## Task description
Pull out every line below that holds the word "scene".

## Source excerpt
☆ ☆ ☆
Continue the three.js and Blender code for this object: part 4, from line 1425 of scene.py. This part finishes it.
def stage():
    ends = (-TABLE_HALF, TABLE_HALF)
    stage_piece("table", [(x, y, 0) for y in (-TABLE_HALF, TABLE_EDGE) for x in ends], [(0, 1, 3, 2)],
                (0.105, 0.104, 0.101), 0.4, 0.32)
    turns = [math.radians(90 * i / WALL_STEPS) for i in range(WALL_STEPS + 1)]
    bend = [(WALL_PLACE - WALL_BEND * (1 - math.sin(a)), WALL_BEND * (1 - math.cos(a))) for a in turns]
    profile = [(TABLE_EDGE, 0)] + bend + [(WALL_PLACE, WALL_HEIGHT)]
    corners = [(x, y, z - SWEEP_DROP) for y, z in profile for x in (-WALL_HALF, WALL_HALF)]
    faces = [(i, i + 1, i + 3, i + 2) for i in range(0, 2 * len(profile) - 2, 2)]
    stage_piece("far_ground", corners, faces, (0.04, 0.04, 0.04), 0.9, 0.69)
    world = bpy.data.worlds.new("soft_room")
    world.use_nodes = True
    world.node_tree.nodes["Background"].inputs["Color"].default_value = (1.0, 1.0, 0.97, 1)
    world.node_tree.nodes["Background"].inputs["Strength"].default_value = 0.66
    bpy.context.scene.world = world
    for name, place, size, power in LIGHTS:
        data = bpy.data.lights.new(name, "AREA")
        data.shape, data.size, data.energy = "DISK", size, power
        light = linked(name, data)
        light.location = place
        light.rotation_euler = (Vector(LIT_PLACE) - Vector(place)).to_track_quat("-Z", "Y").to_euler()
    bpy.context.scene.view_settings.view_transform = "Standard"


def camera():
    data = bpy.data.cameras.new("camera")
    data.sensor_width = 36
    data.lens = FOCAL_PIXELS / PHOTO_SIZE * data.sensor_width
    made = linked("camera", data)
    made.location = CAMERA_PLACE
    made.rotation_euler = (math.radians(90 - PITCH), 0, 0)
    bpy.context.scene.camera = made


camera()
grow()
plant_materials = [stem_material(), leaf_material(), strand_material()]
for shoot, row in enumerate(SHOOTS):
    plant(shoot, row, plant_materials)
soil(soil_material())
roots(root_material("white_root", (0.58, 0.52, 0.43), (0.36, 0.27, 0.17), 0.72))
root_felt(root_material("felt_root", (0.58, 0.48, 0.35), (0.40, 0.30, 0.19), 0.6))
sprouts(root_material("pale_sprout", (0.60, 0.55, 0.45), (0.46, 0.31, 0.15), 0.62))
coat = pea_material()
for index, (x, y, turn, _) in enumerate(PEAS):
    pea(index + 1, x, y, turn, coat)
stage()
☆ ☆ ☆
## Correct result
Continue the three.js and Blender code for this object: part 4, from line 1425 of scene.py. This part finishes it.
    bpy.context.scene.world = world
    bpy.context.scene.view_settings.view_transform = "Standard"
    bpy.context.scene.camera = made